### EXERCISE BRIEF
Your task is to quote the material that follows, in full and exactly.

### DATA SUPPLIED
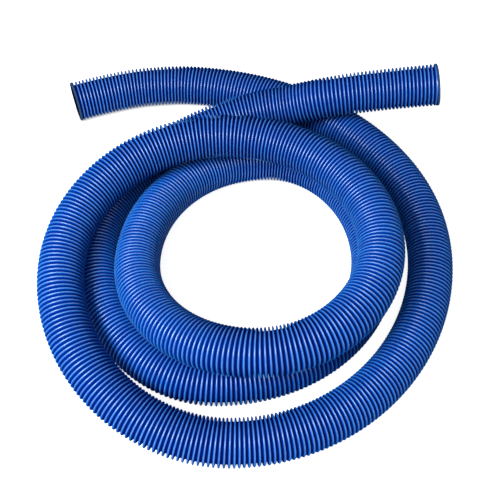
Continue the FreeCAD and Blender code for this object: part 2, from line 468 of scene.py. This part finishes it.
def ribbedBlue():
    # Glossy on the crests, which are painted paler, partly as wear and partly as highlight, and
    # dull in the grooves between them, which are painted dark as shade.
    look = wallFinish
    finish = Finish(bpy.data.materials.new("ribbedBlue"))
    place, rise = finish.place(), finish.attribute("ribRise")
    cloud = finish.noise(place, *look["cloudNoise"])
    scuffs = finish.noise(place, *look["scuffNoise"])
    batch = finish.noiseAlong(finish.attribute("ribTurn"), *look["batchNoise"])
    # painted shade: the grooves darker than the crests, blended by the rib's rise
    tone = finish.blend(finish.ramp(rise, *look["grooveShadeRise"]), look["valley"], look["crest"])
    tone = finish.blend(finish.ramp(batch, *look["batchShare"]), tone, look["valley"])
    tone = finish.blend(finish.ramp(cloud, *look["cloudShare"]), tone, look["valley"])
    # painted highlight, partly wear: every crest a little paler, more where the scuff noise is high
    wearAndHighlight = finish.ramp(scuffs, *look["wearAndHighlightShare"]) * finish.ramp(rise, *look["wearAndHighlightRise"])
    turned = finish.node("ShaderNodeLayerWeight", {}, {"Blend": 0.5}, out="Facing")
    gloss = finish.ramp(rise, *look["glossRise"]) * finish.ramp(turned, *look["glossTurned"])
    return finish.plastic({
        "Base Color": finish.blend(wearAndHighlight, tone, look["wearAndHighlight"]),
        "Roughness": look["roughness"] + (scuffs - 0.5) * look["roughnessSpread"],
        "Coat Weight": gloss,
        "Coat IOR": look["glossIndex"],
        "Coat Roughness": look["glossRoughness"],
        "Normal": finish.bump(finish.noise(place, *look["grainNoise"]), look["grainHeight"]),
    })


cutFinish = {
    "collarBlue": (colour(32, 58, 100), colour(56, 88, 132)),
    # the flat cut faces at the ends, painted dark as shade
    "shadedCutEnd": (colour(12, 20, 38), colour(26, 38, 62)),
    "cutGrey": (colour(66, 84, 118), colour(110, 126, 156)),
    "lineNoise": (1400.0, 3.0),
    "lineShare": (0.35, 0.65),
    "lineHeight": 0.2,
    "roughness": 0.6,
    "roughnessSpread": 0.2,
}


def cutFace(name):
    # Where the hose was cut across: duller, with the blade's fine lines.
    finish = Finish(bpy.data.materials.new(name))
    lines = finish.noise(finish.place(), *cutFinish["lineNoise"])
    return finish.plastic({
        "Base Color": finish.blend(
            finish.ramp(lines, *cutFinish["lineShare"]), *cutFinish[name]),
        "Roughness": cutFinish["roughness"] + (lines - 0.5) * cutFinish["roughnessSpread"],
        "Normal": finish.bump(lines, cutFinish["lineHeight"]),
    })


boreFinish = {
    # the bore's inside, painted near-black as shade; the ply's cut faces keep their grey-blue
    "tones": (colour(4, 7, 16), colour(10, 17, 36)),
    "cloudNoise": (40.0, 3.0),
    "roughness": 0.5,
    "roughnessSpread": 0.15,
}


def paintedBoreShade():
    finish = Finish(bpy.data.materials.new("paintedBoreShade"))
    cloud = finish.noise(finish.place(), *boreFinish["cloudNoise"])
    return finish.plastic({
        "Base Color": finish.blend(cloud, *boreFinish["tones"]),
        "Roughness": boreFinish["roughness"] + cloud * boreFinish["roughnessSpread"],
    })


studio = {
    "world": 0.14,
    "floorSize": 6.0,
    "floorColour": 0.7,
    "floorGlow": 0.88,  # what the camera adds on the floor, whose shadows stay
    "contactShadow": 0.005,
    "lamps": (
        # name, place, size, power
        ("wideLeft", (-1.15, -0.95, 1.6), 1.0, 60.0),
        ("softNear", (-0.2, -1.1, 1.6), 1.2, 12.0),
    ),
}


def addWorld():
    # White where it is seen or mirrored, and dim as a light.
    world = Finish(bpy.data.worlds.new("studio"))
    bpy.context.scene.world = world.owner
    seen = [world.node("ShaderNodeLightPath", out=f"Is {ray} Ray")
            for ray in ("Camera", "Glossy", "Transmission")]
    back = world.node("ShaderNodeBackground", {}, {
        "Color": (1, 1, 1, 1),
        "Strength": world.ramp(seen[0] + seen[1] + seen[2], 0.0, 1.0, studio["world"], 1.0)})
    world.node("ShaderNodeOutputWorld", {}, {"Surface": back})


def addLamps():
    for name, place, size, power in studio["lamps"]:
        data = bpy.data.lights.new(name, "AREA")
        data.shape = "DISK"
        data.size = size
        data.energy = power
        lamp = addObject(name, data)
        lamp.location = place
        lamp.rotation_euler = (-Vector(place)).to_track_quat("-Z", "Y").to_euler()


def addFloor():
    half = studio["floorSize"] / 2
    corners = [(-half, -half, 0), (half, -half, 0), (half, half, 0), (-half, half, 0)]
    mesh = bpy.data.meshes.new("floor")
    mesh.from_pydata(corners, [], [(0, 1, 2, 3)])
    finish = Finish(bpy.data.materials.new("paleFloor"))
    path = finish.node("ShaderNodeLightPath", out="Is Camera Ray")
    # painted contact shade: the floor's colour and the camera's glow darkened near the hose by
    # ambient occlusion
    contactShade = finish.node("ShaderNodeAmbientOcclusion", {"samples": 8}, {
        "Distance": studio["contactShadow"]}, "AO")
    plain = finish.node("ShaderNodeBsdfDiffuse", {}, {"Color": contactShade * studio["floorColour"]})
    glow = finish.node("ShaderNodeEmission", {}, {"Strength": path * contactShade * studio["floorGlow"]})
    mesh.materials.append(finish.surface(
        finish.node("ShaderNodeAddShader", {}, {0: plain, 1: glow})))
    addObject("floor", mesh)


addCamera()
line = MiddleLine(splinePoints())
print("hose line", round(line.length, 4), "m")

wall = makeWall(line)
tube = makePly(line)
print("hose made", len(wall.data.polygons), len(tube.data.polygons))

for finish in (ribbedBlue(), cutFace("collarBlue"), cutFace("shadedCutEnd")):
    wall.data.materials.append(finish)
for finish in (paintedBoreShade(), cutFace("cutGrey")):
    tube.data.materials.append(finish)
print("finishes made", len(wall.data.materials), len(tube.data.materials))

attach(wall, "root")
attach(tube, "root")
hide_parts("left_tail_wall", "coil_wall", "right_tail_wall")
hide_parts("left_tail_liner", "coil_liner", "right_tail_liner")

addWorld()
addLamps()
addFloor()
bpy.context.scene.view_settings.view_transform = "Standard"
print("studio set", [name for name, *rest in studio["lamps"]])
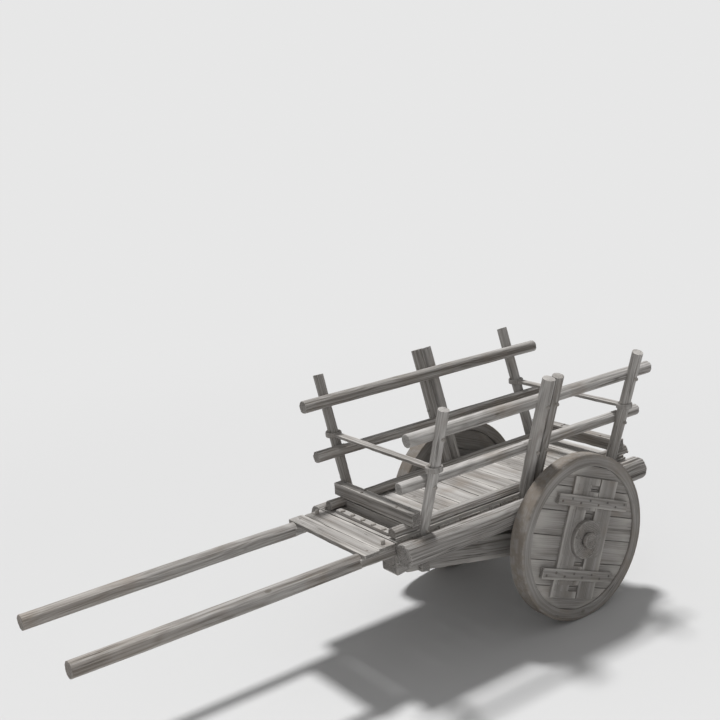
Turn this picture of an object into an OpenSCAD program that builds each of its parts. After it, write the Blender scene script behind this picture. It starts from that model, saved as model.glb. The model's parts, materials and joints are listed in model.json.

### ANSWER TO THIS PROBLEM
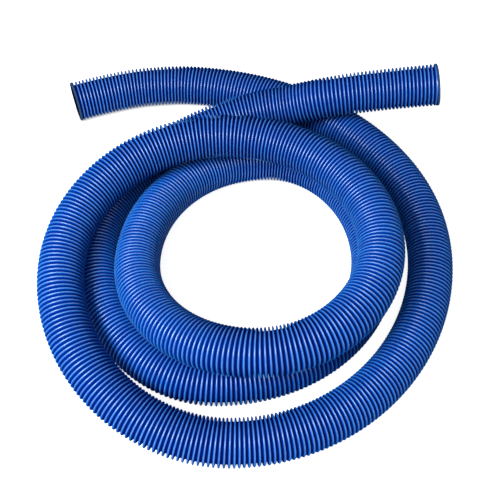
Continue the FreeCAD and Blender code for this object: part 2, from line 468 of scene.py. This part finishes it.
def ribbedBlue():
    # Glossy on the crests, which are painted paler, partly as wear and partly as highlight, and
    # dull in the grooves between them, which are painted dark as shade.
    look = wallFinish
    finish = Finish(bpy.data.materials.new("ribbedBlue"))
    place, rise = finish.place(), finish.attribute("ribRise")
    cloud = finish.noise(place, *look["cloudNoise"])
    scuffs = finish.noise(place, *look["scuffNoise"])
    batch = finish.noiseAlong(finish.attribute("ribTurn"), *look["batchNoise"])
    # painted shade: the grooves darker than the crests, blended by the rib's rise
    tone = finish.blend(finish.ramp(rise, *look["grooveShadeRise"]), look["valley"], look["crest"])
    tone = finish.blend(finish.ramp(batch, *look["batchShare"]), tone, look["valley"])
    tone = finish.blend(finish.ramp(cloud, *look["cloudShare"]), tone, look["valley"])
    # painted highlight, partly wear: every crest a little paler, more where the scuff noise is high
    wearAndHighlight = finish.ramp(scuffs, *look["wearAndHighlightShare"]) * finish.ramp(rise, *look["wearAndHighlightRise"])
    turned = finish.node("ShaderNodeLayerWeight", {}, {"Blend": 0.5}, out="Facing")
    gloss = finish.ramp(rise, *look["glossRise"]) * finish.ramp(turned, *look["glossTurned"])
    return finish.plastic({
        "Base Color": finish.blend(wearAndHighlight, tone, look["wearAndHighlight"]),
        "Roughness": look["roughness"] + (scuffs - 0.5) * look["roughnessSpread"],
        "Coat Weight": gloss,
        "Coat IOR": look["glossIndex"],
        "Coat Roughness": look["glossRoughness"],
        "Normal": finish.bump(finish.noise(place, *look["grainNoise"]), look["grainHeight"]),
    })


cutFinish = {
    "collarBlue": (colour(32, 58, 100), colour(56, 88, 132)),
    # the flat cut faces at the ends, painted dark as shade
    "shadedCutEnd": (colour(12, 20, 38), colour(26, 38, 62)),
    "cutGrey": (colour(66, 84, 118), colour(110, 126, 156)),
    "lineNoise": (1400.0, 3.0),
    "lineShare": (0.35, 0.65),
    "lineHeight": 0.2,
    "roughness": 0.6,
    "roughnessSpread": 0.2,
}


def cutFace(name):
    # Where the hose was cut across: duller, with the blade's fine lines.
    finish = Finish(bpy.data.materials.new(name))
    lines = finish.noise(finish.place(), *cutFinish["lineNoise"])
    return finish.plastic({
        "Base Color": finish.blend(
            finish.ramp(lines, *cutFinish["lineShare"]), *cutFinish[name]),
        "Roughness": cutFinish["roughness"] + (lines - 0.5) * cutFinish["roughnessSpread"],
        "Normal": finish.bump(lines, cutFinish["lineHeight"]),
    })


boreFinish = {
    # the bore's inside, painted near-black as shade; the ply's cut faces keep their grey-blue
    "tones": (colour(4, 7, 16), colour(10, 17, 36)),
    "cloudNoise": (40.0, 3.0),
    "roughness": 0.5,
    "roughnessSpread": 0.15,
}


def paintedBoreShade():
    finish = Finish(bpy.data.materials.new("paintedBoreShade"))
    cloud = finish.noise(finish.place(), *boreFinish["cloudNoise"])
    return finish.plastic({
        "Base Color": finish.blend(cloud, *boreFinish["tones"]),
        "Roughness": boreFinish["roughness"] + cloud * boreFinish["roughnessSpread"],
    })


studio = {
    "world": 0.14,
    "floorSize": 6.0,
    "floorColour": 0.7,
    "floorGlow": 0.88,  # what the camera adds on the floor, whose shadows stay
    "contactShadow": 0.005,
    "lamps": (
        # name, place, size, power
        ("wideLeft", (-1.15, -0.95, 1.6), 1.0, 60.0),
        ("softNear", (-0.2, -1.1, 1.6), 1.2, 12.0),
    ),
}


def addWorld():
    # White where it is seen or mirrored, and dim as a light.
    world = Finish(bpy.data.worlds.new("studio"))
    bpy.context.scene.world = world.owner
    seen = [world.node("ShaderNodeLightPath", out=f"Is {ray} Ray")
            for ray in ("Camera", "Glossy", "Transmission")]
    back = world.node("ShaderNodeBackground", {}, {
        "Color": (1, 1, 1, 1),
        "Strength": world.ramp(seen[0] + seen[1] + seen[2], 0.0, 1.0, studio["world"], 1.0)})
    world.node("ShaderNodeOutputWorld", {}, {"Surface": back})


def addLamps():
    for name, place, size, power in studio["lamps"]:
        data = bpy.data.lights.new(name, "AREA")
        data.shape = "DISK"
        data.size = size
        data.energy = power
        lamp = addObject(name, data)
        lamp.location = place
        lamp.rotation_euler = (-Vector(place)).to_track_quat("-Z", "Y").to_euler()


def addFloor():
    half = studio["floorSize"] / 2
    corners = [(-half, -half, 0), (half, -half, 0), (half, half, 0), (-half, half, 0)]
    mesh = bpy.data.meshes.new("floor")
    mesh.from_pydata(corners, [], [(0, 1, 2, 3)])
    finish = Finish(bpy.data.materials.new("paleFloor"))
    path = finish.node("ShaderNodeLightPath", out="Is Camera Ray")
    # painted contact shade: the floor's colour and the camera's glow darkened near the hose by
    # ambient occlusion
    contactShade = finish.node("ShaderNodeAmbientOcclusion", {"samples": 8}, {
        "Distance": studio["contactShadow"]}, "AO")
    plain = finish.node("ShaderNodeBsdfDiffuse", {}, {"Color": contactShade * studio["floorColour"]})
    glow = finish.node("ShaderNodeEmission", {}, {"Strength": path * contactShade * studio["floorGlow"]})
    mesh.materials.append(finish.surface(
        finish.node("ShaderNodeAddShader", {}, {0: plain, 1: glow})))
    addObject("floor", mesh)


addCamera()
line = MiddleLine(splinePoints())
print("hose line", round(line.length, 4), "m")

wall = makeWall(line)
tube = makePly(line)
print("hose made", len(wall.data.polygons), len(tube.data.polygons))

for finish in (ribbedBlue(), cutFace("collarBlue"), cutFace("shadedCutEnd")):
    wall.data.materials.append(finish)
for finish in (paintedBoreShade(), cutFace("cutGrey")):
    tube.data.materials.append(finish)
print("finishes made", len(wall.data.materials), len(tube.data.materials))

attach(wall, "root")
attach(tube, "root")
hide_parts("left_tail_wall", "coil_wall", "right_tail_wall")
hide_parts("left_tail_liner", "coil_liner", "right_tail_liner")

addWorld()
addLamps()
addFloor()
bpy.context.scene.view_settings.view_transform = "Standard"
print("studio set", [name for name, *rest in studio["lamps"]])
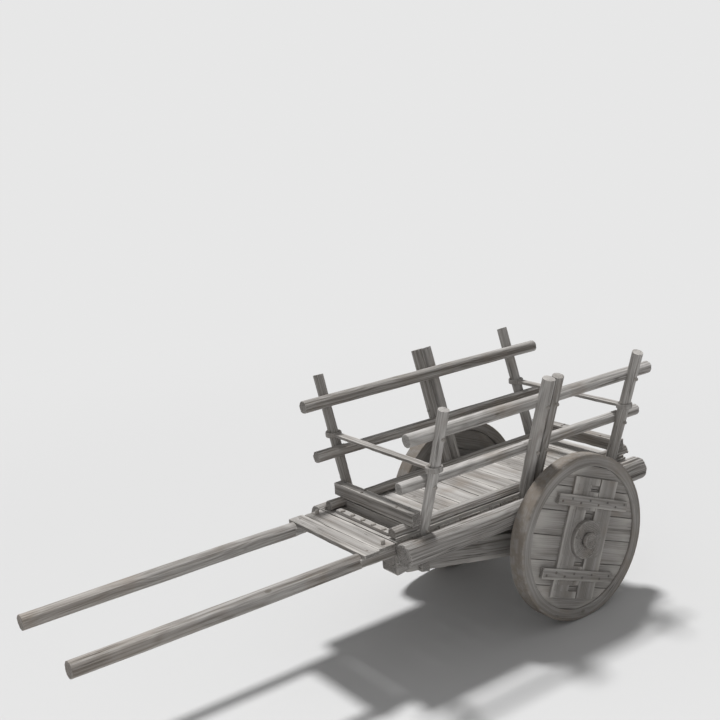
Turn this picture of an object into an OpenSCAD program that builds each of its parts. After it, write the Blender scene script behind this picture. It starts from that model, saved as model.glb. The model's parts, materials and joints are listed in model.json.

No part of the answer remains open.